In one embodiment, the echo cancellation, the 360-degree sound source localization and the robot wake-up are performed by using the corresponding audio data collected by the annular microphone array with six microphones and the two channels of reference audio data (a total of eight channels of audio data), that is, the echo cancellation and the sound source localization are performed based on the first audio data, the second audio data, the third audio data, and the fourth audio data, the fifth audio data, the sixth audio data, the seventh audio data, and the eighth audio data, and an angle difference between a sound source position and a current position is determined through the sound source localization. The robot is controlled to turn according to the angle difference and then waked up. After waking up the robot, the echo cancellation, the noise reduction, the beam-forming, the sound pickup, and the voice recognition are performed based on the audio data collected by the first microphone MIC1, the audio data collected by the second microphone MIC2, the audio data collected by the third microphone MIC3, the audio data collected by the sixth microphone MIC6, and the two channels of reference audio data (a total of six channels of audio data), that is, audio data for voice recognition is obtained after performing the noise reduction and the echo cancellation on the first audio data, the second audio data, the third audio data, the sixth audio data, the seventh audio data, and the eighth audio data. After recognizing the audio data by an audio recognizing unit, the audio data is converted to texts, so as to realize the voice recognition.
It should be noted that, the above-mentioned first predetermined algorithm may be an existing wake-up algorithm capable of realizing the sound source localization and the robot wake-up, and the second predetermined algorithm may be an existing algorithm capable of realizing the voice recognition.
In this embodiment, an audio data processing method based on the robot of embodiment 1 is provided. Similarly, by disposing an annular and evenly distributed N microphones on a body part of the robot to collect audio data, transmitting the collected N channels of audio data to a main control module of the robot, and realizing a sound source localization and a sound pickup based on the audio data through the main control module, which can support the 360-degree wake-up and sound source localization of the robot, and can support the beam-forming of directional beams.
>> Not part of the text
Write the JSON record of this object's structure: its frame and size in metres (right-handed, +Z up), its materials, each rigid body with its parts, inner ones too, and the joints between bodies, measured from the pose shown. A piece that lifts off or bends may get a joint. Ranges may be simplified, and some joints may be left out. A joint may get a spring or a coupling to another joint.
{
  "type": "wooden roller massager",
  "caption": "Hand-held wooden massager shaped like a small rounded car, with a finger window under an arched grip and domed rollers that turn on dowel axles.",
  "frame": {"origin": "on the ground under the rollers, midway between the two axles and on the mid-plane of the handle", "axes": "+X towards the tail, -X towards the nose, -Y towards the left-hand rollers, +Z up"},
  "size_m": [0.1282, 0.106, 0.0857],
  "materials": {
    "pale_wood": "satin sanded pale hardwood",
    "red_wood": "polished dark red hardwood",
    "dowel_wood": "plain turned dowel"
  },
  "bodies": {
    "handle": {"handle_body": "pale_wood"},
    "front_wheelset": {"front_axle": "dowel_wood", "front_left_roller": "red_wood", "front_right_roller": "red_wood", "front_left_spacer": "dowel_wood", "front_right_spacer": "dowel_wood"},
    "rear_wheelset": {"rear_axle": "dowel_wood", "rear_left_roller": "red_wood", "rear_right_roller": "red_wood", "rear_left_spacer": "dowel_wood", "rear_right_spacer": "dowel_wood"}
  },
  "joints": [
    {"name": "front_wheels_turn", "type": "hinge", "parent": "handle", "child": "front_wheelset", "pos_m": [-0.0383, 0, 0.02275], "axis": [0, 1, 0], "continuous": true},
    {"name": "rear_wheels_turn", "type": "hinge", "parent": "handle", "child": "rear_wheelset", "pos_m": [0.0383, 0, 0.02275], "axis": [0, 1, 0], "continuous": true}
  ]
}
Which realizes the sound pickup without causing limitation on the height of the robot, and the movement of the head of the robot will not be limited, which resolves the existing problems that the height of the robot and the movement of the head of the robot are limited as well as being unsightly due to the position of disposing the annular microphone array.
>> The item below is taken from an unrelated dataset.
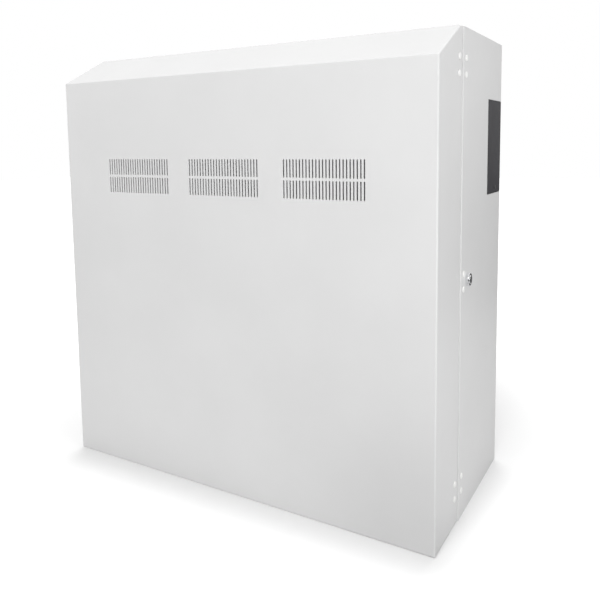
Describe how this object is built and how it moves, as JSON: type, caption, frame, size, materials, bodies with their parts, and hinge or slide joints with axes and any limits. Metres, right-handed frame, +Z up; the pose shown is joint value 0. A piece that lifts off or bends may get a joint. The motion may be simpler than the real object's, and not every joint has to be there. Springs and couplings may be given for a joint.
{
  "type": "battery cabinet",
  "caption": "Slim wall cabinet for rack-mounted batteries: folded sheet body, deep hinged cover with a sloped top edge and vent slots, side cam lock, cable covers and rails inside.",
  "frame": {"origin": "centre of the base, on the surface that the body stands on; the hinge knuckles on -X and the lock on +X stand out by 6.9 and 5.0 mm, so it is the middle of the sheet-metal box", "axes": "+Z up; -Y is the front, the way the cover faces and opens; +Y is the wall side; +X is the right side with the lock, -X the hinge side"},
  "size_m": [0.6119, 0.284, 0.63],
  "materials": {
    "powder_coat": "fine matt powder coat, light grey",
    "plug_plastic": "smooth white moulded plastic",
    "dark_cover": "dark grey powder coat with a fine matt grain",
    "black_screw": "black coated steel, half matt",
    "lock_chrome": "polished chrome plate",
    "zinc_steel": "zinc plated sheet, dull",
    "screw_steel": "bright zinc plated"
  },
  "bodies": {
    "cabinet": {"back_panel": "powder_coat", "bottom_panel": "powder_coat", "cage_nuts": "screw_steel", "cover_nuts": "screw_steel", "cover_screws": "black_screw", "cover_tabs": "powder_coat", "earth_nut_body": "screw_steel", "earth_stud_body": "screw_steel", "earth_washer_body": "screw_steel", "hinge_leaves_body": "zinc_steel", "hinge_nuts_body": "screw_steel", "hinge_pins": "screw_steel", "hinge_screws_body": "screw_steel", "left_cable_cover": "dark_cover", "left_rail": "zinc_steel", "left_side_panel": "powder_coat", "lock_housing": "lock_chrome", "lock_nut": "screw_steel", "nut_cages": "zinc_steel", "plugs_body": "plug_plastic", "rail_brackets": "powder_coat", "rail_nuts": "screw_steel", "rail_screws": "screw_steel", "right_cable_cover": "dark_cover", "right_rail": "zinc_steel", "right_side_panel": "powder_coat", "top_panel": "powder_coat"},
    "cover": {"door_skin": "powder_coat", "door_stiffeners": "powder_coat", "catch_bracket": "powder_coat", "hinge_leaves_door": "zinc_steel", "hinge_screws_door": "screw_steel", "hinge_nuts_door": "screw_steel", "plugs_door": "plug_plastic", "earth_stud_door": "screw_steel", "earth_washer_door": "screw_steel", "earth_nut_door": "screw_steel"},
    "lock": {"lock_plug": "lock_chrome", "lock_cam": "zinc_steel", "lock_cam_screw": "screw_steel"}
  },
  "joints": [
    {"name": "cover_hinge", "type": "hinge", "parent": "cabinet", "child": "cover", "pos_m": [-0.3036, -0.054, 0.315], "axis": [0, 0, -1], "range_deg": [0, 180]},
    {"name": "lock_turn", "type": "hinge", "parent": "cabinet", "child": "lock", "pos_m": [0.278, -0.025, 0.315], "axis": [-1, 0, 0], "range_deg": [0, 90]}
  ]
}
The above-mentioned embodiments are merely intended for describing but not for limiting the technical schemes of the present disclosure. Although the present disclosure is described in detail with reference to the above-mentioned embodiments, it should be understood by those skilled in the art that, the technical schemes in each of the above-mentioned embodiments may still be modified, or some of the technical features may be equivalently replaced, while these modifications or replacements do not make the essence of the corresponding technical schemes depart from the spirit and scope of the technical schemes of each of the embodiments of the present disclosure, and should be included within the scope of the present disclosure.
Claims (14)
1. A robot, comprising:
at least one body part;
a main control module comprising a data buffer pool; and
a sound pickup module electrically coupled to the main control module, wherein the sound pickup module comprises N microphones distributed around the body part to collect audio data, where N≥3 and N is an integer, and wherein when collecting the audio data, a part of the N microphones is capable of receiving a direct sound from a sound source, but the rest part of the N microphones is incapable of receiving the direct sound but reflect sounds of the sound source;
wherein, the main control module is configured to obtain first audio data of the sound source collected by the N microphones, perform a sound source localization based on the first audio data, obtain second audio data of the sound source collected by the part of the N microphones which is capable of receiving the direct sound, and perform a sound pickup and a voice recognition based on the second audio data;
wherein, the main control module is further configured to store X channels of reference audio data and N channels of audio data to the data buffer pool, obtain a first group of the audio data from the data buffer pool as the first audio data of the sound source collected by the N microphones, to use a first predetermined algorithm to locate a sound source, and obtain a second group of the audio data from the data buffer pool as the second audio data of the sound source collected by the part of the N microphones which is capable of receiving the direct sound, to use a second predetermined algorithm to perform a beam-forming and an audio noise reduction;
wherein the N channels of audio data is six channels of audio data, and the X channels of reference audio data is two channels of reference audio data;
wherein, audio data obtained by a first microphone in microphones arrays is taken as first audio data, audio data obtained by a second microphone in the microphones arrays is taken as second audio data, audio data obtained by a third microphone in the microphones arrays is taken as third audio data, audio data obtained by a fourth microphone in the microphones arrays is taken as fourth audio data, audio data obtained by a fifth microphone in the microphones arrays is taken as fifth audio data, audio data obtained by a sixth microphone in the microphones arrays is taken as sixth audio data, first channel reference audio data in the two channels of the reference audio data is taken as seventh audio data, and second channel reference audio data in the two channels of the reference audio data is taken as eighth audio data;
wherein, the first group of the audio data comprises the first audio data, the second audio data, the third audio data, the fourth audio data, the fifth audio data, the sixth audio data, the seventh audio data, and the eighth audio data; and
wherein, the second group of the audio data comprises the first audio data, the second audio data, the third audio data, the sixth audio data, the seventh audio data, and the eighth audio data.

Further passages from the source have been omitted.